I only had to hide out for slightly less than a year before things died down. The laws were relaxed, the dealer the cops wanted me to testify against disappeared, and eventually I was able to turn myself in and plead guilty to a greatly reduced charge. But in the meantime, I got to live the life of a fugitive, moving from town to town and state to state, at times relying on the kindness and generosity of the local hippies, at other times eking out a very marginal existence at minimum wage jobs in restaurants, warehouses and canneries.

It was terrifying and exhilarating, often both at the same time. Originally I thought I'd only have to lie low until the revolution came, but a few trips across mainstream America disabused of the notion that that was going to happen any time soon. I lived in squats on the Lower East Side and with a rock band in California, and while I'd never, ever want to go through that year again, I'm kind of glad I had the opportunity to do it once.

If nothing else, it got me out of Michigan and introduced me to California, which turned out to be the place I was meant to spend most of my adult life. In that sense and several others, one of the worst things that could have happened to me turned out to be one of the best, and life often seems to work out that way, doesn't it?

10 comments:

Jersey Beat Podcast said...

On 2/4/68, I was two days away from my 15th birthday and hoping I could be captain of the chess team someday.

Ronald Ravin' said...

Fascinating. You should write a book.

Ted said...

Which "rock band" did you live with in California?

Larry Livermore said...

The band was named Milkwood, after the Dylan Thomas play. They were from Rochester, New York, except for one guy who was a dead ringer in both looks and attitude for Frank Zappa. I can't remember what a single one of their songs sounded like even though they practiced in our living room almost every day. I'm guessing it was fairly generic hippie stuff.

A friend of mine was their "manager" for a while, but after he sent them on a 200-mile trip to San Luis Obispo for a show that didn't exist, he was out of the picture, and I don't remember them doing many gigs after that apart from a free show in Provo Park. Their crowning achievement, and something they had dreamed of doing ever since they migrated west, was to play at the Straight Theater on Haight Street. Not many people showed up, but it was a real show at a real hippie venue, and after that there seemed nowhere to go but down. The Zappa clone went back to LA and the rest of them went home to Rochester where I imagine you might still find some of them today.

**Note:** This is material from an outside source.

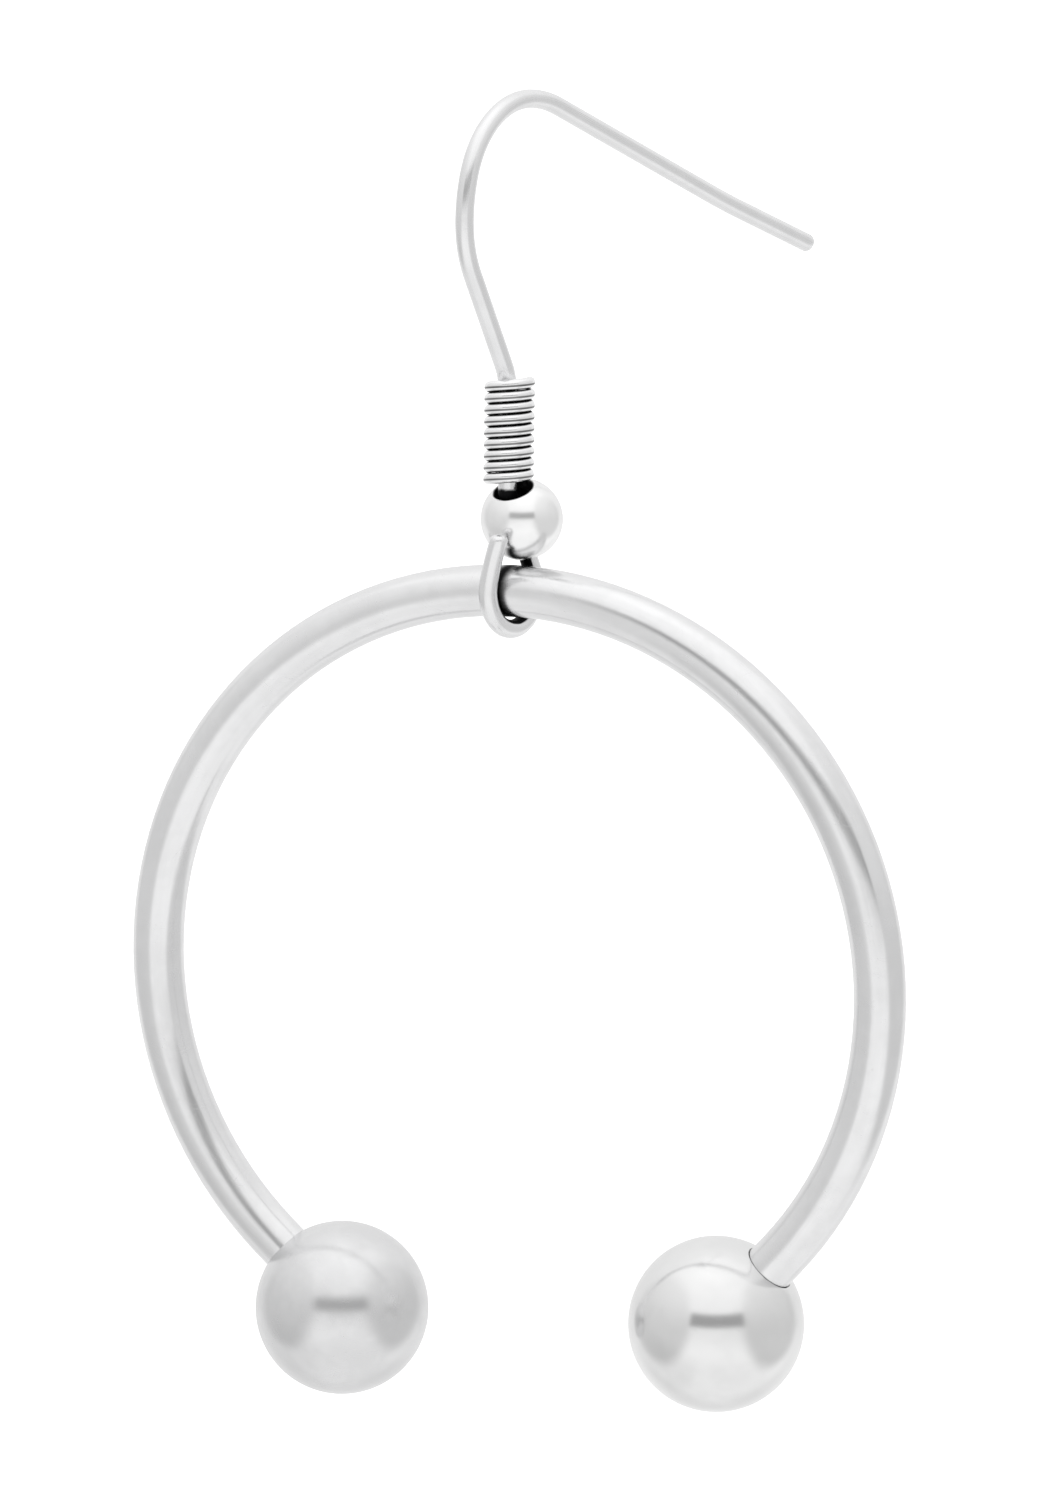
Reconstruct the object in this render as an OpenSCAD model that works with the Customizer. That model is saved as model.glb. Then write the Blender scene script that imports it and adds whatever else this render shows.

I don't mean my dismissive comments about the music to obscure the fact that they were very nice people (Zappa clone excepted) and were very kind to take me in off the streets. There were also a couple other Rochester-ites living there who weren't in the band but who I grew very closely, one being a Mama Cass lookalike named Sandy and the other a bizarre but fascinating hobbit-like creature called Flam, who even in the midst of summer wore an ankle-length overcoat that covered everything but his face and an enormous Afro that sat like a ball of dark brown cotton candy atop his beanpole frame.

Flam was a non-drug taking, non-drinking, non-swearing medievalist who was about as far removed from the cultural ferment of 1968 Berkeley as Thomas Aquinas or St. Augustine, who he liked to read late, late at night seated under a random street lamp. Flam also coined a memorable term which I've been using ever since: once, when we were lounging about on the lawn of some stately home back in Rochester, a Ladies Garden Club delegation passed by looking rather sniffily at us. "Don't gawk, ladies," Flam shouted, "we're just aristocrats in exile."

Ted said...

It's interesting that they were once signed to Herb Alpert's label and their album has been re-issued on CD in Italy.

Patrick Lundborg writes about them
in his Acid Archives book and website:

UNDER MILKWOOD (San Francisco, CA)

"Under Milkwood" 1970 (A & M 4226) [test press; plain cover]
"Under Milkwood" 1993 (Fanny, Belgium) [500#d]
"Under Milkwood" 200 (Akarma 095, Italy)
"Under Milkwood" 200 (CD Akarma 095, Italy)

This test press item opens with an enjoyable Tripsichordish number but the rest of the album ranges from weak to awful, with some uninspired sax excursions that makes you wonder how A & M ever saw anything in them. In any event they were right not to release it, and it should never have been reissued. The album came in a plain cover with title and catalog number. The Fanny reissue credits the band as Milkwood only. [PL]

"Aristocrats in Exile" could be a candidate for a chapter or book title or the subtitle for your song "1973"!

Larry Livermore said...

Wow, I'm not even positive it's the same band. It's hard to imagine that they could have been recording or getting ready to record an album while I was living with them without my being aware of it, but such was the nature of the times. And actually, now that I think about it, I do have some vague recollections of some record company drama. But also, on one of the websites I found that mentions the album, they cite a different woman as singer, which bewilders me, although I suppose she could have been recording under a pseudonym and/or been replaced. The woman I knew was the girlfriend of the Frank Zappa clone, which seemed to me the main reason he was tolerated by the rest of the band. The description of the music sounds about right, though. I also note that they're variously referred to as Under Milkwood and just plain Milkwood, which also jibes with my memories; it seems like they were going back and forth over which name to use.

Anonymous said...

That was a really cool story. I wish i could have lived during those times because its so diffrent now and i feel like i dont fit in. I should have been alive during the 60's. BTW i live in Livonia MI i just find that funny.

Christen said...

Ahhhh, the Age of Aquarius. When I say it sounds like the most nauseous phase of recent history, I mean it literally and with great respect; as someone who gets nauseated at the drop of a hat, I have utmost respect for anyone who lived through that period without horking constantly.

Anonymous said...

Hey there, I wrote the review of Milkwood mentioned a few posts above this. It's possible it was a different band, would be cool to figure out. Do you recall if "your" Milkwood featured a sax player? There's a lot of sax on that A & M test press album.

// Patrick L

Larry Livermore said...

I don't remember a sax player. And I think the time line is wrong, too, as at least some of the members of "my" Milkwood were back in Rochester NY (where most of them hailed from) by May of 1969. What might be a more likely possibility is that some (or maybe only one or two) kept the band or at least the name going after the rest of them gave up on it and headed back east. I also seem to have noticed that the female singer listed on the recording had a different name than the girl that lived with us.